JF Harrumph gave it a 10:
Um let me make an immediate point that everyone, including the critics, seems to have missed: the movie isn't about existentential crisis and high falutin abstract concepts, it's about the mental illness of the Vincent character. It's about a condition of deep denial. It happens and it's real. The movie is highly effective, and the content of the movie demanded the slow creepy pacing, anything otherwise would have been ineffective. I was knocked out by it.

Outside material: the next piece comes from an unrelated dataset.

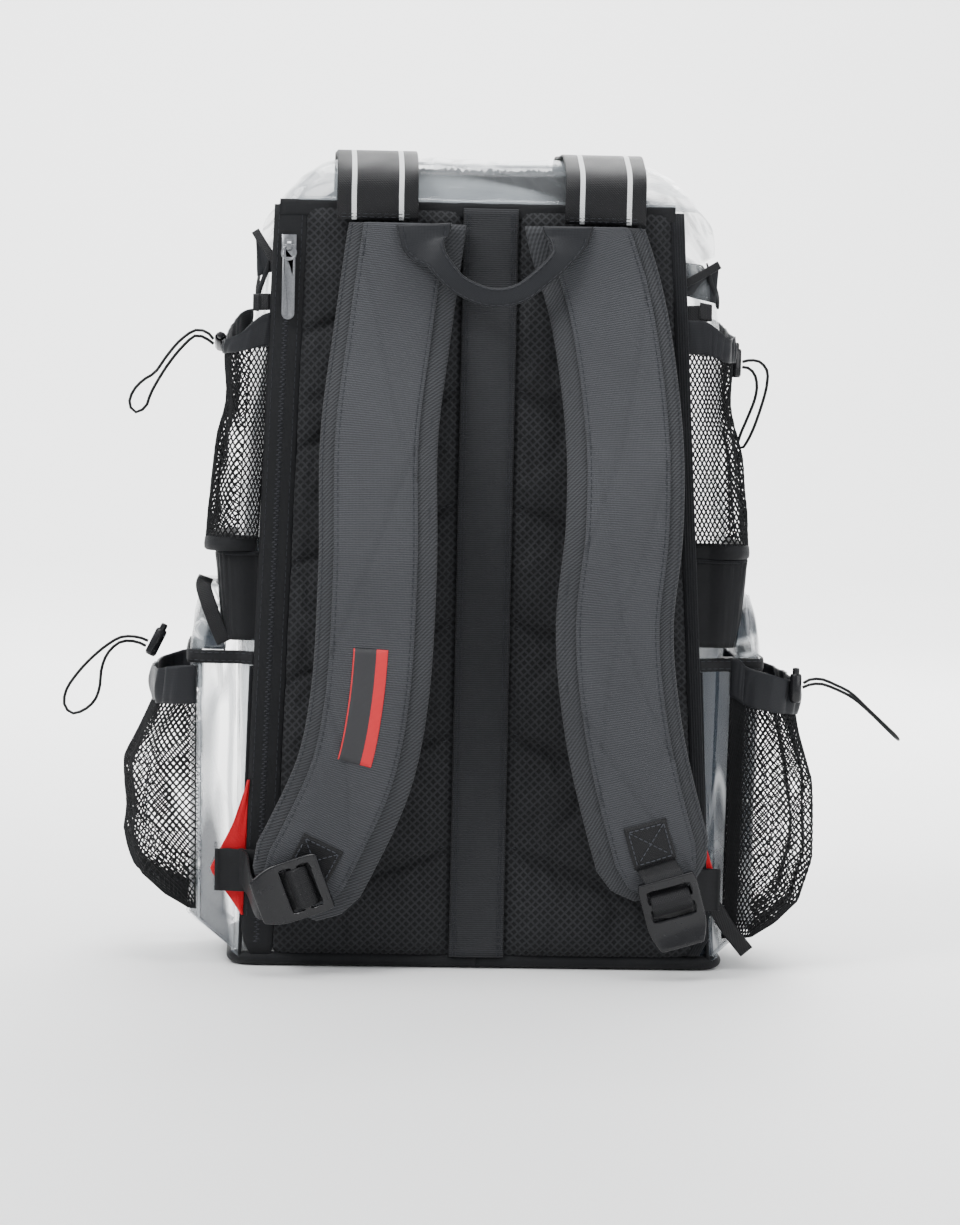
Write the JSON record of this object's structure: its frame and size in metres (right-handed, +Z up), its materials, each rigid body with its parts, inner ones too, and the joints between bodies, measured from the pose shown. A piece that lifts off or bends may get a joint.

Buttered Popcorn gave it a 6:
I think Paula W.'s review about hit it on the head. I kept waiting to find a little something more in this movie, but it just didn't come. The character who plays the smuggling kingpin stole the show.

Ryan gave it a 10:
The ending makes me cry. Its heartbreaking irony, intense emotions, and beautiful music are just too much. No other film in 2002 came close to achieving the power of this film.

Paula W. gave it a 7:
The concept is promising, and the movie gets off to a good start: a laid-off executive drives around all day, calling his wife at intervals to tell her he's in meetings, covering the mouthpiece when the kids at the playground get too noisy. It can't last and he digs himself deeper and deeper in an attempt to keep up appearances at home. This is a painful story to watch, and the pitch-perfect, unflinching acting makes it even more so. But the pain is ratcheted up to unbearable and, I think, unnnecessary levels by the glacial pace at which the story moves. In many scenes we watch in real time as the protagonist pulls off the highway and into a parking lot, in silence. The visuals in the movie are stylish enough in an anti-stylish way: cramped, flat, indoors, in the car or under a cloudy sky, but nothing that justifies holding each shot this long. The 132 minutes of the movie seem as long as the entire seven months of the character's ordeal. This may be the point, to make you feel the character's pain and bewilderment as he feels it, but that's more pain than I care to volunteer for.

Jim L. gave it a 3:
Boring. Didn't find anything - characters, plot or actions- of interest here.

Klondike V. gave it a 1:
this movie was terrible! it felt like a long slow death... and i'm usually a fan of "art" movies! i can't believe what high marks and praise people have given it here.. the main character was a psychopath! there was nothing sympathetic about him!

Chad S. gave it a 10:
"Time Out" is an art film. "Amelie" is a commercial film that just happens to be from France. I'm not knocking the Jean-Pierre Jeunet charmer but this amazing movie by Laurent Cantet is the French import people should be going ga-ga over. Cantet nails scene after scene like when Vincent (Aurelian Recoing) parks his car for overnight lodging in the lot after a meeting with his friend/client, or when our vagabond walks through the United Nations headquarters. All those lies Vincent has to maintain, and yet so functional with loved ones. Recoing is superb. I also like how "Time Out" has the same storyline as an episode of "The Flintstones" in which Fred becomes The Gravelberry Pie King. Well, there goes my credibility.